Words and photos by Jamie Preisz | Art by Neil Tomkins.
Neil Tomkins is an anomaly; that kind of laid back cool you’d imagine would be hitching a ride to a waterfall in the 60s.
He’s a go-with-the-flow kind of guy and a lover of travel, but not in the bullshit millennial Airbnb way. He seems to enjoy the present; life’s ups and downs that he rides quite casually with no malice for anyone or anything. Sometimes people like this can be hard to get along with, but in Neil’s case, he’s is genuine to the core. Neil has a genuine insight into the world he sees unfold in front of him. Granted there’s some whimsy in that, but when the weight of current events seems bleak, Neil is a tall glass of water reminding us to see the world around us in technicolour and tell yourself everything is going to be alright. I caught up with Neil to talk about his travels and his recently opened show at the New Standard Gallery.
What does an average day look like for you?
Today has been a bit of an office day. Had some help putting together a booklet for the opening. I wanted to make a sketch style book that could inform my audience of my process and illustrative style in greater depth than the paintings portray. This series has been a real pairing back of my approach and feeling for the spaces in between.
What was the last time you felt genuinely in danger?
I’d have to say about two years ago in Mexico City, crazy place, I was staying in Zocolo. I accidentally started a bar fight through a miscommunication of Spanish. I found people often thought I was from Argentina and as such expected more of my communication skills, I was a bit drunk and talking a little too confident. A guy at the bar was chatting to my new friend, a cool Mexican dude with a gentle vibe. The guys took him to be gay and started slandering him and then me, being all drunk and pushy. I was trying to understand him and I guess he was trying to prove I was ‘gay too.’ Before I knew it people were holding us back then my friend whispered in my ear, “Look where you are, they have weapons it’s time to leave.” By this time the bartender had taken the bottles off the walls and put them in the cupboard and people around were arguing and waving bottles, I saw a knife. Things escalated and we snuck off. The next day there was tremor earthquake and I got the fuck out of Mexico city.
Can you tell us a little bit about the gallery you are now represented by and who/what they represent?
They’re called The New Standard Gallery and are located on Riley Street, Surry Hills. Phillippa and Sam run the place and they have a long history in the commercial side of the arts. They have a totally genuine approach and are coming into it from their hearts, I’m stoked to be working with such a good team.
Your work has previously explored a lot more Australian landscapes, yet in this series I can see you are painting from your travels overseas. Can you tell us a bit more about that and the difference between painting the Aussie landscape compared to elsewhere?
I’ve really wanted to paint the colour and the vibe of South America for a long time. This trip was my first time overseas and I landed in Argentina alone with pretty much no idea. I went with a clear vision of various places I had been drawn to for a long time. This series is a total celebration of colour, form and life. It was a joy to create and became a two-year obsession, it took many months to get to the point where I was even able to manifest the ideas. By the end of the series I ended up with a lot more work than I’ll show but this is ideal, as it means I can focus on the works that really sum up the series.

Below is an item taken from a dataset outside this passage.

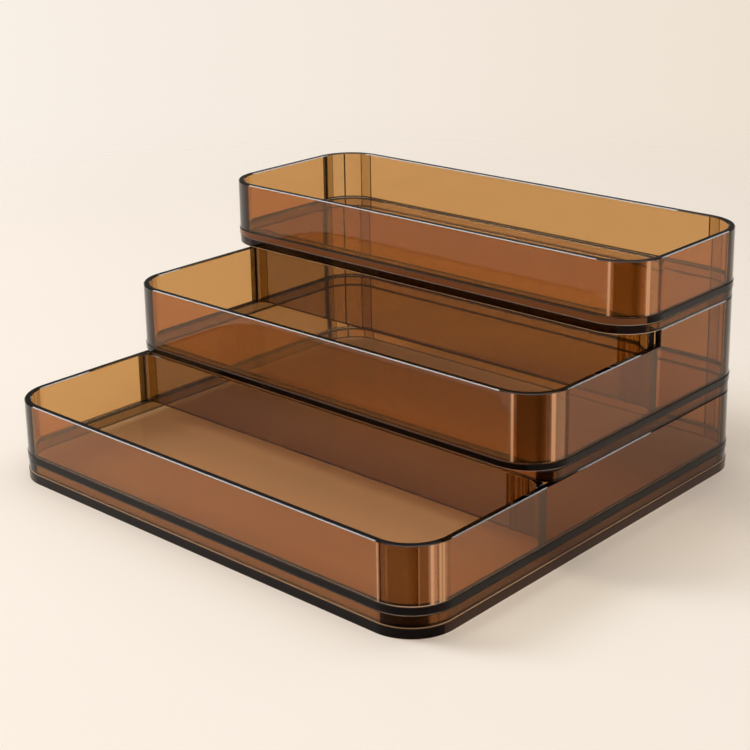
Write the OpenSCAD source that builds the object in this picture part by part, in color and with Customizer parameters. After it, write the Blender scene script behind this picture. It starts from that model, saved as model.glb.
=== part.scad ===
// Three-tier vanity organizer of clear brown acrylic.
// Three trays of one width stand on each other, flush at the back and at both sides, each shallower
// than the one below, so a strip of every tray stays open in front of the tray above it.
// Every tray is bonded from a wall loop, a floor plate and a low skirt; the two lower trays also hold
// an upright divider that closes their open front compartment.
// X runs across the front, Y from the front (negative) to the back, Z up from the table.

/* [Trays] */
// Width over the floor plates, the same for every tray
tray_w = 300; // [220:2:400]
// Depth of the bottom tray
bottom_d = 278; // [262:2:360]
// Depth of the middle tray
middle_d = 190; // [180:2:210]
// Depth of the top tray
top_d = 112; // [90:2:130]
// Radius of the upright corners in plan
corner_r = 25; // [16:1:34]
// Thickness of the walls, skirts and dividers
wall_t = 3.6; // [2.4:0.2:4.6]
// Overhang of the plates beyond the walls, all of it bevelled
plate_lip = 0.4; // [0.2:0.1:0.8]
// Bevel polished on both edges of each rim
rim_bevel = 0.5; // [0.2:0.1:0.8]

/* [Heights] */
// Thickness of the plate that the organizer stands on
base_t = 5.4; // [3:0.2:8]
// Height of the skirt under the bottom tray's floor
bottom_skirt_h = 6.2; // [5:0.2:12]
// Thickness of the bottom tray's floor
bottom_floor_t = 4.2; // [3:0.2:6]
// Height of the bottom tray's wall above its floor
bottom_wall_h = 29.8; // [20:0.2:60]
// Height of the skirt under the middle tray's floor
middle_skirt_h = 6; // [5:0.2:12]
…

Your work seems to exist in a world of its own—bright, physics defying and a little whimsical even. Is this intentional and how do you see this world?
I pretty much paint what I see. I do like to distort and play with the subject but painting for me is a journey of perception, contemplation and all in all total expressive freedom. I more or less consider painting to be a mad joy.
After this series is exhibited are you looking to travel anywhere else in the world and if so where are you feeling drawn to?
I’m thinking I’d like to drive out to the Northern Territory. I want to do sweeping landscape, aerial stuff from planes and peaks, experiment with reds. I’m at a stage in my career where it would be good to dedicate a series to the centre, the heart and soul of this ancient complex land. There’s always the pull of Guatemala, I’d really like to go back there. I guess I’ll see where my feet carry me.
Who is your shout-out for an amazing up and coming artist and why?
I think Thomas Whelan, he has a really good grasp of his own mark, doesn’t mind leaning into art culture in a really interesting way and is big on experimenting.
Favourite beer? Where? With whom past or present?
Well, I’d have to say Young Henrys. Not only do they make a great product and have good community ethics, they are a brewery full of absolute legends. Like dead or alive? I’d say Siddhartha or Nikola Tesla would be the people whose brains I would like to pick.
What is your proudest art trade?
That’s hard. Trading works is a huge commodity and having a lot of artistic circles means art trades happen on the regular. I did with Jonathan McBurnie recently, swapped a large work for two amazing drawings that really depict the range of his styles really well. I also recently did a trade with Dan O’Toole, one of his portraits from Berlin of an old friend of mine, so it’s close to my heart.